Interested people would often ask him what his computer was because it was
obviously different than anything else they had seen. At that point it was
fairly easy to see if the person had any interest in software freedom. I seem
to remember he used to carry around those Ubuntu CDs that Canonical gave out
for this purpose as well. At worst he would give them a CD and say, "Give it a
shot. You may like it or not."

The thing is that quite a few people, even if they aren't technical, have an
interest in software freedom once they know what it is. Many of the people who
approached him did so because they were frustrated by companies dictating what
they could and could not do with their computers. They were looking for
choices. The killer feature to demonstrate was the package manager of all
things.

Of course choice comes at a cost. It was important to stress to people that
the cost of using the choice was spending time learning and fiddling. The
people who approached my friend were often the type of people who were quite
happy with this trade-off.

Later, when I worked in a high school in Japan teaching English, I used to
hang out late at night hacking on my computer (I had no heat/cooling in my
apartment so the school was the best place to hack :-) ).
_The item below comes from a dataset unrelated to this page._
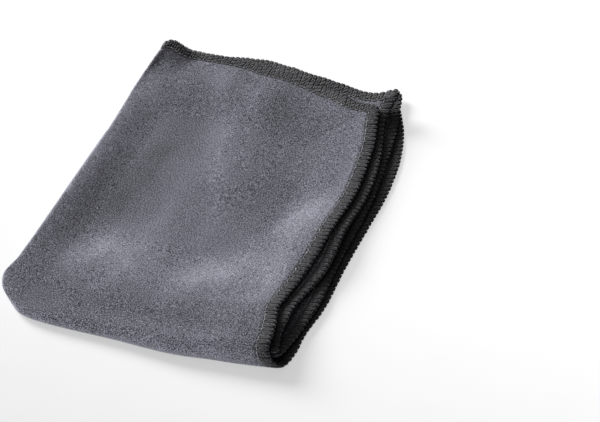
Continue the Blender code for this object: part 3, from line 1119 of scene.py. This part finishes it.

Many of the other
teachers would see me working on my laptop and ask me about it. GNU/Linux is
practically unknown to the mainstream in Japan as far as I can tell, so it was
always an interesting conversation. After the school board dictated a change
from MS office to Open Office (which I had been using throughout anyway),
several of the teachers installed Ubuntu on their personal machines. To be
honest, for the kinds of things they did, it just worked better.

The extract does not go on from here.